- Task input
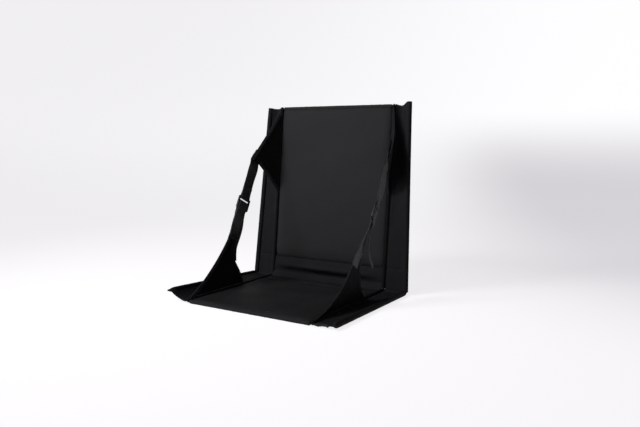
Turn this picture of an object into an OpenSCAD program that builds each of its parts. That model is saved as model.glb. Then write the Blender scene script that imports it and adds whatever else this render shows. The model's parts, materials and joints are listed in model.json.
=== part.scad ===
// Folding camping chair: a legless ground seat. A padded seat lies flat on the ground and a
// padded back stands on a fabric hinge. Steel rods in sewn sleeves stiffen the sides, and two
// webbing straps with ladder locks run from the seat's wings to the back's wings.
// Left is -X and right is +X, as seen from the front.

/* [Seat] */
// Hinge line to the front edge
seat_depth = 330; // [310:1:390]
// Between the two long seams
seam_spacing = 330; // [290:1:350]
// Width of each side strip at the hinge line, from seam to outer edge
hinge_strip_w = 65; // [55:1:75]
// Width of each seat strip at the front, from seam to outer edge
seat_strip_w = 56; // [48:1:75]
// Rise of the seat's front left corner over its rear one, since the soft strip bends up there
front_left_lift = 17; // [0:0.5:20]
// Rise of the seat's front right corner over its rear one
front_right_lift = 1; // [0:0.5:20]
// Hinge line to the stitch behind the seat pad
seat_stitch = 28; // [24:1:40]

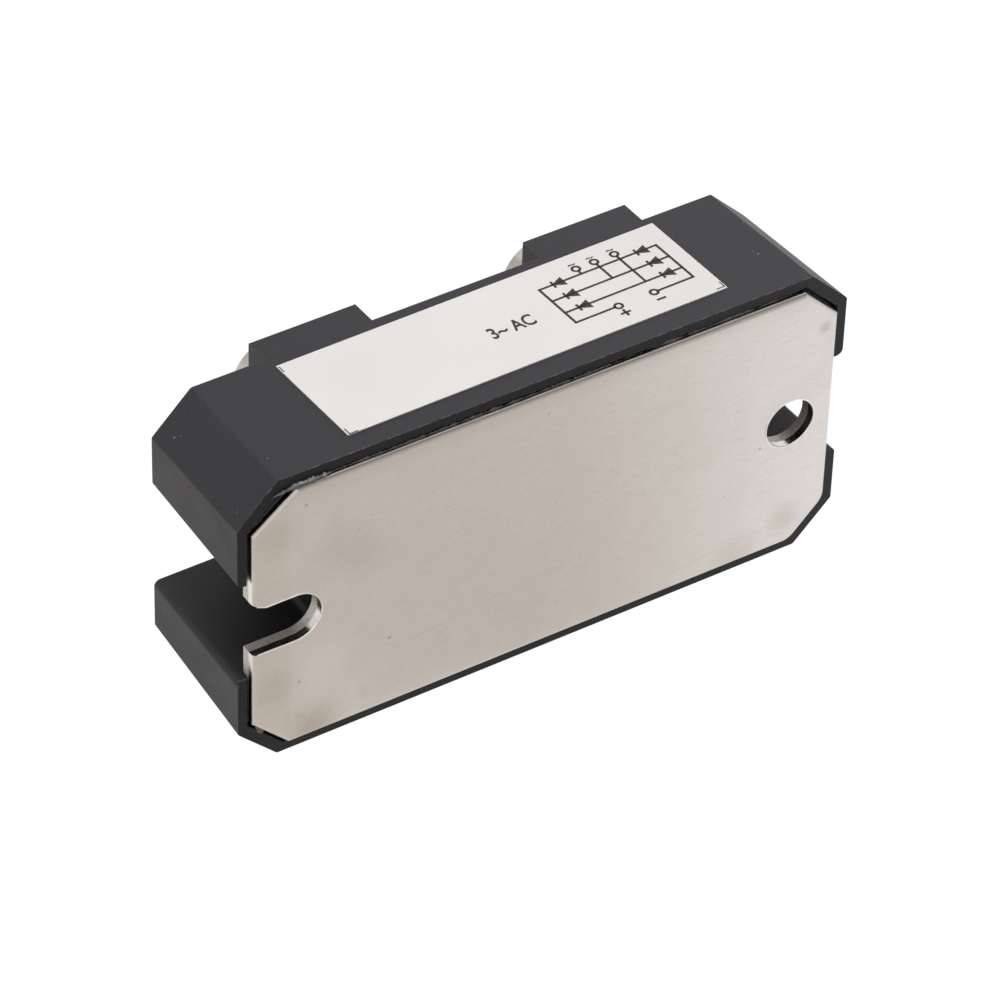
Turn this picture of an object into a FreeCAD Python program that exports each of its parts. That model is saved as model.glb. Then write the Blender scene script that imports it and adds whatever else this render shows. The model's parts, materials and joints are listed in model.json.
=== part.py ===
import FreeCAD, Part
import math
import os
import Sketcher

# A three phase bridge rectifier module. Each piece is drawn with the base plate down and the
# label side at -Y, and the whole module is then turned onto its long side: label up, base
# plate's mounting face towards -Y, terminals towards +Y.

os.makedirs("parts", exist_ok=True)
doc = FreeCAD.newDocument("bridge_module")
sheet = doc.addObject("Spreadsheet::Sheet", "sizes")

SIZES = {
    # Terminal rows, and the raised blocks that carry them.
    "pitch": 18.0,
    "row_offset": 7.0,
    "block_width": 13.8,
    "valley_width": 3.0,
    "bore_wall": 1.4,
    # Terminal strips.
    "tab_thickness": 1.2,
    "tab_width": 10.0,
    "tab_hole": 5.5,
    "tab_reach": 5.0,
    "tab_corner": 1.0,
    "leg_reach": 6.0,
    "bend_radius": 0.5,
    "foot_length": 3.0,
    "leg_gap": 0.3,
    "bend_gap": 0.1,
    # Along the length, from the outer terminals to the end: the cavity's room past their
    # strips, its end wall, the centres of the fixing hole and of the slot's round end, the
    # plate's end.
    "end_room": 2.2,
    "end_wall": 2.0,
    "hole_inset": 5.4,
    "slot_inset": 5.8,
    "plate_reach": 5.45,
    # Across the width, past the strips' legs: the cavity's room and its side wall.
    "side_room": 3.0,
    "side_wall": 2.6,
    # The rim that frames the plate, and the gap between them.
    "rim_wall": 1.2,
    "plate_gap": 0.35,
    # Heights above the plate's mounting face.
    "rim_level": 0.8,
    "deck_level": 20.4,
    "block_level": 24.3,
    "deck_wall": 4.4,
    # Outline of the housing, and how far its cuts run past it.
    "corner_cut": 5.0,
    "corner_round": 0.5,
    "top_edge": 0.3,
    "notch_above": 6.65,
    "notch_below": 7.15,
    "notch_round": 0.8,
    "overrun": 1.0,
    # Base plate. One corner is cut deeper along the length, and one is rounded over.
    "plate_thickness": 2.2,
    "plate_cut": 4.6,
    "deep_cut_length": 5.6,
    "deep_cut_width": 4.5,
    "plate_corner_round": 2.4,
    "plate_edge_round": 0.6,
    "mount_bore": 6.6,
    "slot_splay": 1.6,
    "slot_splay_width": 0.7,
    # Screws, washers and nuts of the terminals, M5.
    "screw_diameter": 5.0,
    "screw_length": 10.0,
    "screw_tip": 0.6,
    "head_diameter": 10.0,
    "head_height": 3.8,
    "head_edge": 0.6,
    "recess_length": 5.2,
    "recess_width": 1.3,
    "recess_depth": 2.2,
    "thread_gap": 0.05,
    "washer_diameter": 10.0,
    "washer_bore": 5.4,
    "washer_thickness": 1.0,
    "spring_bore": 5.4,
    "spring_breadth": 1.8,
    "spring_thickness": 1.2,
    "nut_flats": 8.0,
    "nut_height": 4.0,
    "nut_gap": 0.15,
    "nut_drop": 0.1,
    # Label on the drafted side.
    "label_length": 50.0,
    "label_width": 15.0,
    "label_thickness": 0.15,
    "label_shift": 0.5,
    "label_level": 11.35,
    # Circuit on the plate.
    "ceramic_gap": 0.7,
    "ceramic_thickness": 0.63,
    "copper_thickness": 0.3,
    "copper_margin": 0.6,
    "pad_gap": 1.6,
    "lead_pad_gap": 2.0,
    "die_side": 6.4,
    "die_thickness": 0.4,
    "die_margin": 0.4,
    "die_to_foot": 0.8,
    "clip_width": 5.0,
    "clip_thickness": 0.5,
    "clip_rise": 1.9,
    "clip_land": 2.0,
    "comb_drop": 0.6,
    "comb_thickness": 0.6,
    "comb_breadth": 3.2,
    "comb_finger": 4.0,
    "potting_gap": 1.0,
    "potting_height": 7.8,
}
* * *
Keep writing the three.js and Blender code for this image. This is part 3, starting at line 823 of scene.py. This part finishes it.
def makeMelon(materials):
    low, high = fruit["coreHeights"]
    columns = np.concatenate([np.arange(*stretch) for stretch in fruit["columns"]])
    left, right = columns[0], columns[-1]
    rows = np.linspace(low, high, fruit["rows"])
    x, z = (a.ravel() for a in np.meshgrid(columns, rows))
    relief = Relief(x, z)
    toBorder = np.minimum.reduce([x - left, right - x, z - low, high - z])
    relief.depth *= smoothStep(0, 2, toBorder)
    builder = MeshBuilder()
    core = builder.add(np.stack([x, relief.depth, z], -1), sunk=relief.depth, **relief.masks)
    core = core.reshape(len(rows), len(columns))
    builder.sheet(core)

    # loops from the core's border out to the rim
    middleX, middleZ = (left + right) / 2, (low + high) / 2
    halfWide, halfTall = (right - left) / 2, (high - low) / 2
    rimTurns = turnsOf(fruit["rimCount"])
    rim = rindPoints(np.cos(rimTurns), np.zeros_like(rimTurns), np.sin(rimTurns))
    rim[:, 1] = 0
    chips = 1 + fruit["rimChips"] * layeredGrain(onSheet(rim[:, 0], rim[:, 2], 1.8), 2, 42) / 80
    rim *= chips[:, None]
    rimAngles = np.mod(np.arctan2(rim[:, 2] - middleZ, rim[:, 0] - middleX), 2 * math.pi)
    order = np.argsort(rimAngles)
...
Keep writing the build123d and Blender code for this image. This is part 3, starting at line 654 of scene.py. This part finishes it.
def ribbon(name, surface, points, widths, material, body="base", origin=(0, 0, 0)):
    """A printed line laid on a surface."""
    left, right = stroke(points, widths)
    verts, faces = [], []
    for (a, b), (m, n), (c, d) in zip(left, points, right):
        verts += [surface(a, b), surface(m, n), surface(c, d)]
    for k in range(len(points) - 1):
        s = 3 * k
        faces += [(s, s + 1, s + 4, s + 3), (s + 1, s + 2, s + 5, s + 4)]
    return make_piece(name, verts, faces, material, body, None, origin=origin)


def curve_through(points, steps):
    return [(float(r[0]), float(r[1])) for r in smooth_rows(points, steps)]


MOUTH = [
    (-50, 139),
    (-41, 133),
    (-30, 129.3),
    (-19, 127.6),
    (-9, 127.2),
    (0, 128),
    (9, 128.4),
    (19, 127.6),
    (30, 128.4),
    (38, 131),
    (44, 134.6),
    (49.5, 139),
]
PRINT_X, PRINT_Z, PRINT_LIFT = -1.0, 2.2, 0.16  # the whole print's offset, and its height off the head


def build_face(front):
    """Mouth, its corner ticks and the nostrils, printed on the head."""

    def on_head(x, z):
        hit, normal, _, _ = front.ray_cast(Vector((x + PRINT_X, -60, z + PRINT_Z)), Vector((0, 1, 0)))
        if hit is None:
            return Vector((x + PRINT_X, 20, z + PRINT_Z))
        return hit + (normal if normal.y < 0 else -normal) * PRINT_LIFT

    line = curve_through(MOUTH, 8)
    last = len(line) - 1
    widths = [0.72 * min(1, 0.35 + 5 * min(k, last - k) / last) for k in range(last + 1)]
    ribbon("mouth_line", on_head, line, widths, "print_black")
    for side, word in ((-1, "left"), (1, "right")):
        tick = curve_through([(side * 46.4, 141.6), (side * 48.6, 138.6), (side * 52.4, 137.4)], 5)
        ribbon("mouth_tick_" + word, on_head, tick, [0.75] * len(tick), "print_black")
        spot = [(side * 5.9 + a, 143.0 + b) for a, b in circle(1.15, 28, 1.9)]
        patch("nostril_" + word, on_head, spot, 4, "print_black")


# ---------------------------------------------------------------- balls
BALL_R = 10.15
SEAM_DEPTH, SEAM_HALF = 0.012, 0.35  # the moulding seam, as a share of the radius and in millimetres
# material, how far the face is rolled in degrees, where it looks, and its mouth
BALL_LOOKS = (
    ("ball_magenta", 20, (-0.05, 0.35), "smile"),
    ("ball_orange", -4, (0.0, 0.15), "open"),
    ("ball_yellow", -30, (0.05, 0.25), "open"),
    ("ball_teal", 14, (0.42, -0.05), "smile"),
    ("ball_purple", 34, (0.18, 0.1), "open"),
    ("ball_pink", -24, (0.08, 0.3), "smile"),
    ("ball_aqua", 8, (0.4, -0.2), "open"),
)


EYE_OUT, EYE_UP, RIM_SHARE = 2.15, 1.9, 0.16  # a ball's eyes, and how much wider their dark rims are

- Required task
How many of the lines above include the string "image"? Reply with the number by itself.

- Answer
2